— Start Source data —

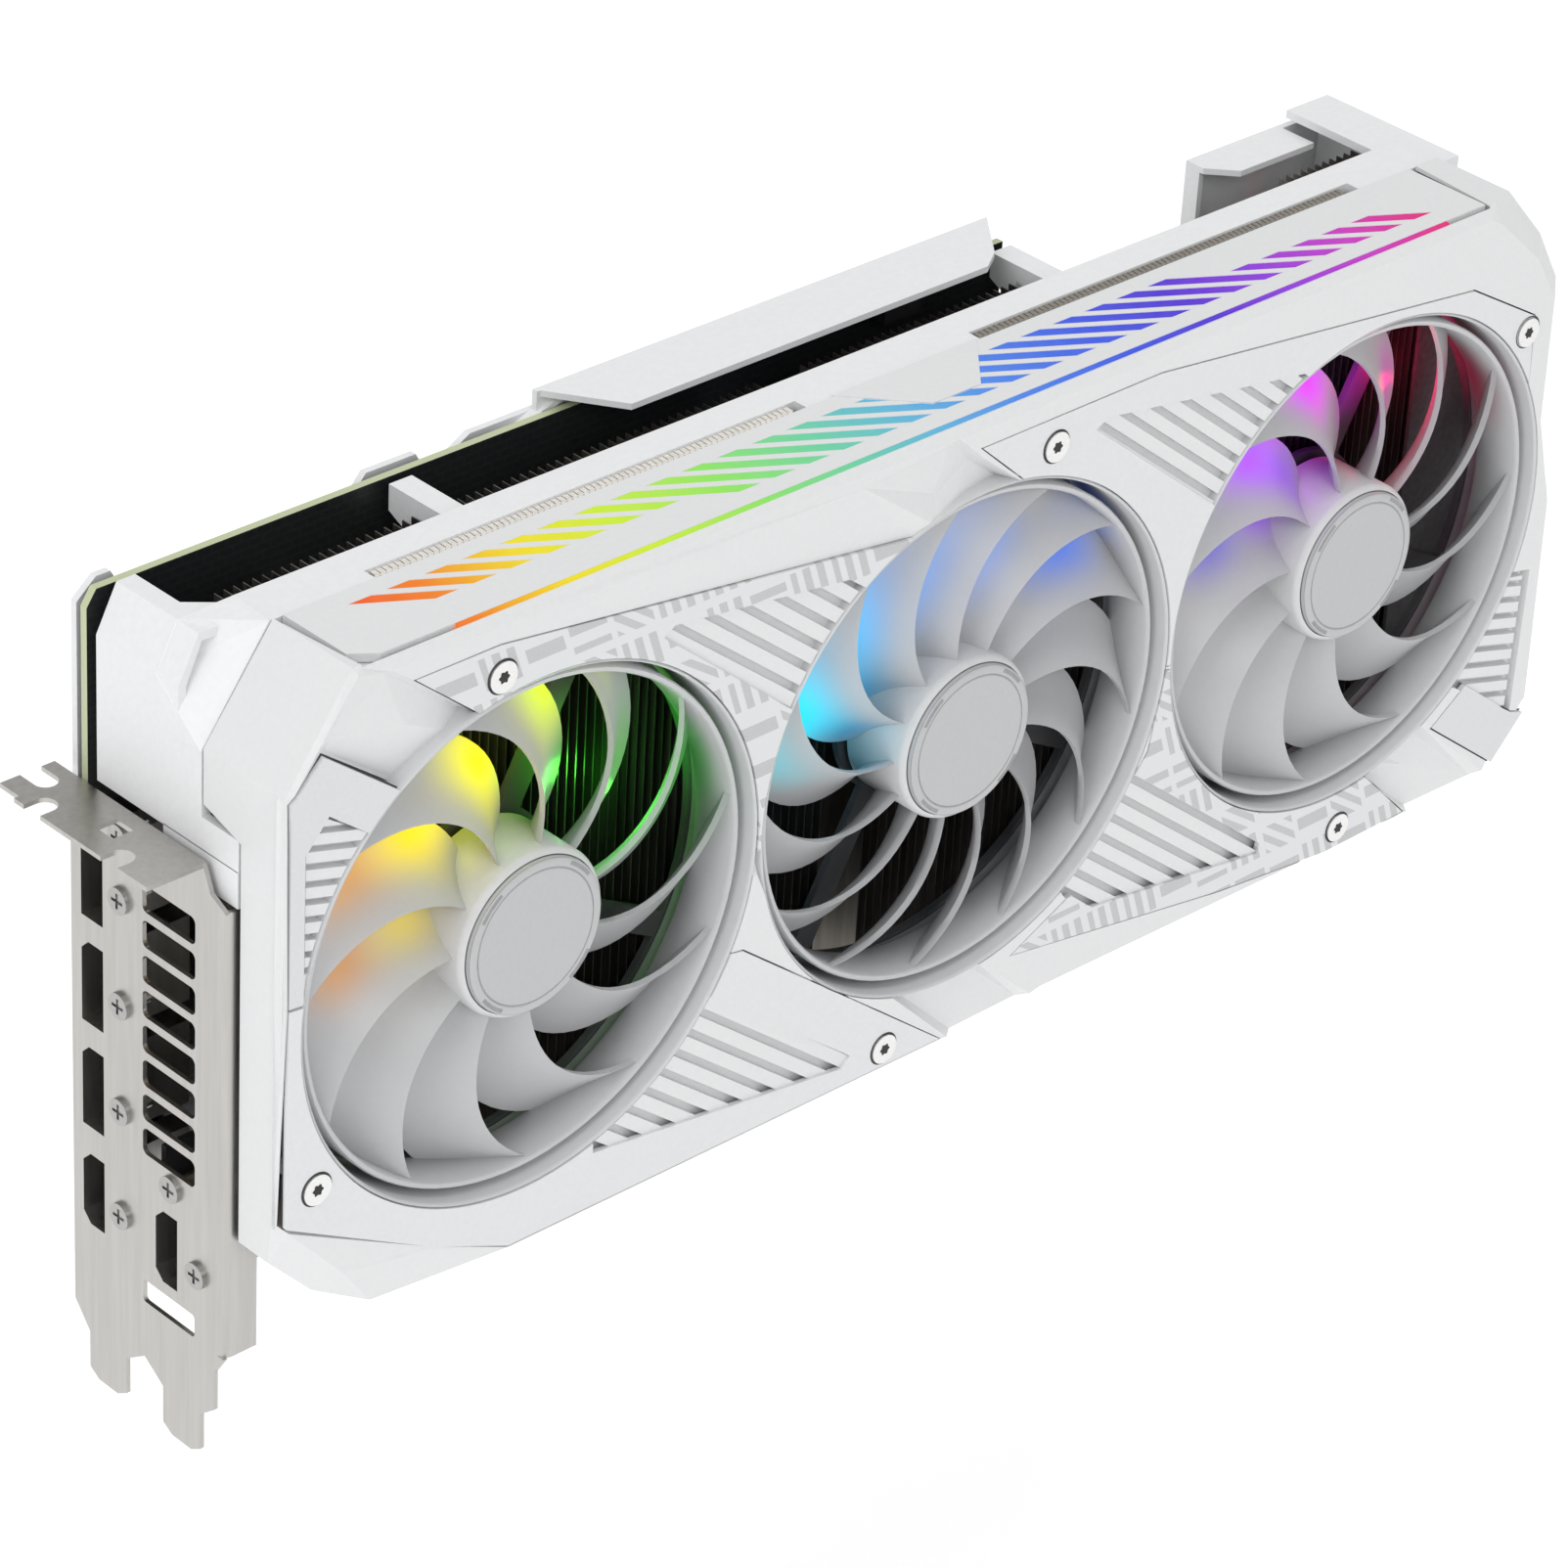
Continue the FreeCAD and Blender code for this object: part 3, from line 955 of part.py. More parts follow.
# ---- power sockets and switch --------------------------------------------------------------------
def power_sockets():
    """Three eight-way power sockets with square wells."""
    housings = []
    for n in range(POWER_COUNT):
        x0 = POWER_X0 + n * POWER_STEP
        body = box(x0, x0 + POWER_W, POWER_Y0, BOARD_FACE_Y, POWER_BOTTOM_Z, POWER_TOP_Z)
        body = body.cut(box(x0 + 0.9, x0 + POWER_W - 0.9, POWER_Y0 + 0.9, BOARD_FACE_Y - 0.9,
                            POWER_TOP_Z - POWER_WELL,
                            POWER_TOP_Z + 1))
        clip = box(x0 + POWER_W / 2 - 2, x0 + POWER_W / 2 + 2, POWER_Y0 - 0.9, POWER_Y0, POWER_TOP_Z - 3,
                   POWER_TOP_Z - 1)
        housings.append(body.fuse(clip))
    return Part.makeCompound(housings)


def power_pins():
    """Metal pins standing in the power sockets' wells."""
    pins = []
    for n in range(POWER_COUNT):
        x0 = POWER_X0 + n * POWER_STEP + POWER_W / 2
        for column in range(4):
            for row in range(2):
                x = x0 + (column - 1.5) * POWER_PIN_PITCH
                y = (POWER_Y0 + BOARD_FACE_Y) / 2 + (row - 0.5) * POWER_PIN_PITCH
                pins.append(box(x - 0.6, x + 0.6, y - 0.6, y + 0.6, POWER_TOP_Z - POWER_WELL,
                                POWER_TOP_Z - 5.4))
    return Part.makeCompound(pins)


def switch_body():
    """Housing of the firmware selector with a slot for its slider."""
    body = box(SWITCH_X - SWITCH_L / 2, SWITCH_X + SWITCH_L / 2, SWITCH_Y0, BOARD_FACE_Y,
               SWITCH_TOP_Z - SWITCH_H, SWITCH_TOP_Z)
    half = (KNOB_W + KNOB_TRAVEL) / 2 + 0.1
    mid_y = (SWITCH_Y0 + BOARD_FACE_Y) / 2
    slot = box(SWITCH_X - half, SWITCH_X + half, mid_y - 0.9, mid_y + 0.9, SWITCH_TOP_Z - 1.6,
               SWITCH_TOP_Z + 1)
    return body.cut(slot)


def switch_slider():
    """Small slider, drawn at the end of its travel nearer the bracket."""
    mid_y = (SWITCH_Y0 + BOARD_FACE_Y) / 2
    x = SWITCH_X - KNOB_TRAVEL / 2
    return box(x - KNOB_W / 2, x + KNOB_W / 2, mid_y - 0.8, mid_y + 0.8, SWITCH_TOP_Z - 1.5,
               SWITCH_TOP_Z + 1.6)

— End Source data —

# Work to do:
Output the listing above exactly as it appears.

# Response below:
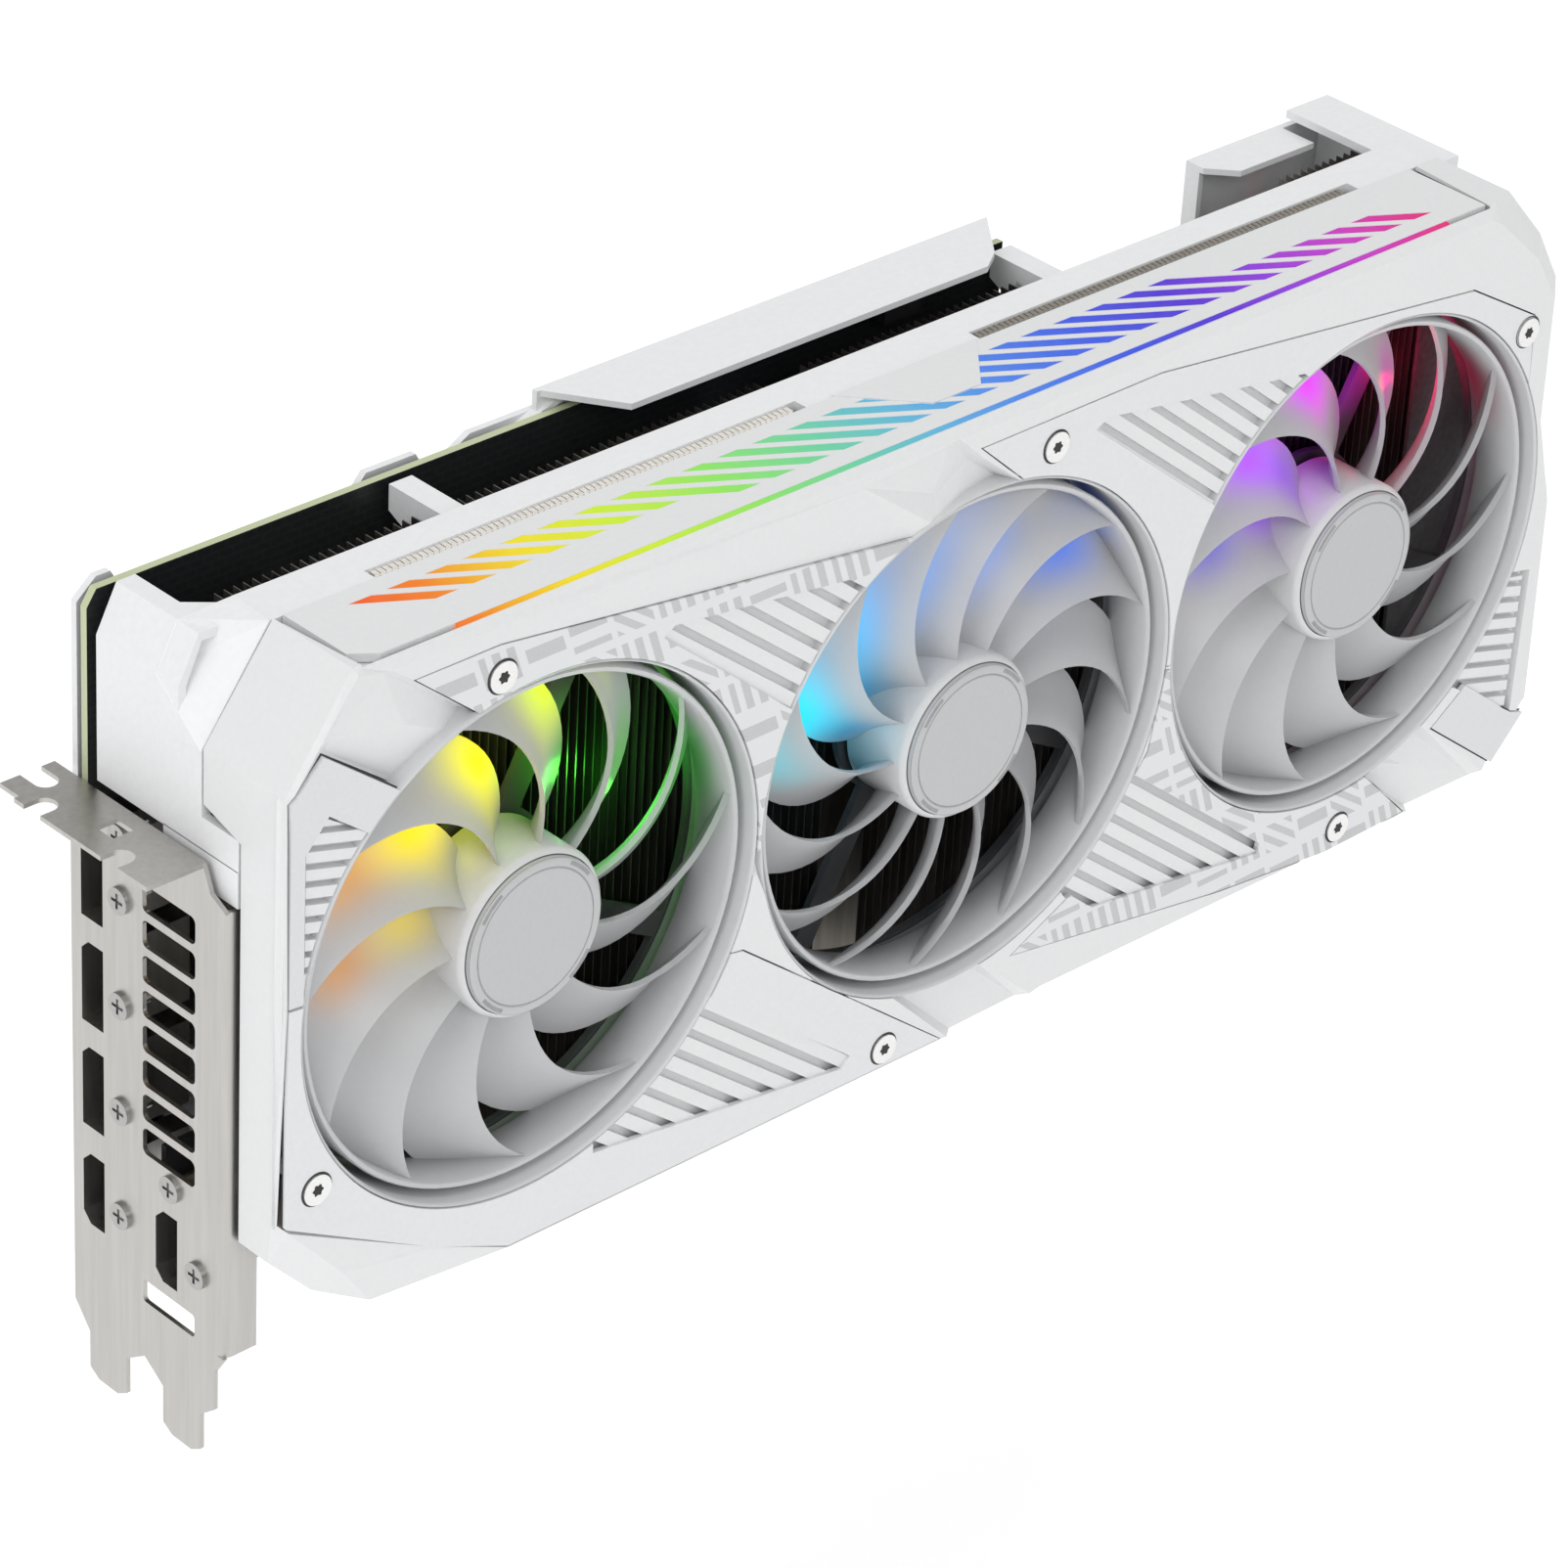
Continue the FreeCAD and Blender code for this object: part 3, from line 955 of part.py. More parts follow.
# ---- power sockets and switch --------------------------------------------------------------------
def power_sockets():
    """Three eight-way power sockets with square wells."""
    housings = []
    for n in range(POWER_COUNT):
        x0 = POWER_X0 + n * POWER_STEP
        body = box(x0, x0 + POWER_W, POWER_Y0, BOARD_FACE_Y, POWER_BOTTOM_Z, POWER_TOP_Z)
        body = body.cut(box(x0 + 0.9, x0 + POWER_W - 0.9, POWER_Y0 + 0.9, BOARD_FACE_Y - 0.9,
                            POWER_TOP_Z - POWER_WELL,
                            POWER_TOP_Z + 1))
        clip = box(x0 + POWER_W / 2 - 2, x0 + POWER_W / 2 + 2, POWER_Y0 - 0.9, POWER_Y0, POWER_TOP_Z - 3,
                   POWER_TOP_Z - 1)
        housings.append(body.fuse(clip))
    return Part.makeCompound(housings)


def power_pins():
    """Metal pins standing in the power sockets' wells."""
    pins = []
    for n in range(POWER_COUNT):
        x0 = POWER_X0 + n * POWER_STEP + POWER_W / 2
        for column in range(4):
            for row in range(2):
                x = x0 + (column - 1.5) * POWER_PIN_PITCH
                y = (POWER_Y0 + BOARD_FACE_Y) / 2 + (row - 0.5) * POWER_PIN_PITCH
                pins.append(box(x - 0.6, x + 0.6, y - 0.6, y + 0.6, POWER_TOP_Z - POWER_WELL,
                                POWER_TOP_Z - 5.4))
    return Part.makeCompound(pins)


def switch_body():
    """Housing of the firmware selector with a slot for its slider."""
    body = box(SWITCH_X - SWITCH_L / 2, SWITCH_X + SWITCH_L / 2, SWITCH_Y0, BOARD_FACE_Y,
               SWITCH_TOP_Z - SWITCH_H, SWITCH_TOP_Z)
    half = (KNOB_W + KNOB_TRAVEL) / 2 + 0.1
    mid_y = (SWITCH_Y0 + BOARD_FACE_Y) / 2
    slot = box(SWITCH_X - half, SWITCH_X + half, mid_y - 0.9, mid_y + 0.9, SWITCH_TOP_Z - 1.6,
               SWITCH_TOP_Z + 1)
    return body.cut(slot)


def switch_slider():
    """Small slider, drawn at the end of its travel nearer the bracket."""
    mid_y = (SWITCH_Y0 + BOARD_FACE_Y) / 2
    x = SWITCH_X - KNOB_TRAVEL / 2
    return box(x - KNOB_W / 2, x + KNOB_W / 2, mid_y - 0.8, mid_y + 0.8, SWITCH_TOP_Z - 1.5,
               SWITCH_TOP_Z + 1.6)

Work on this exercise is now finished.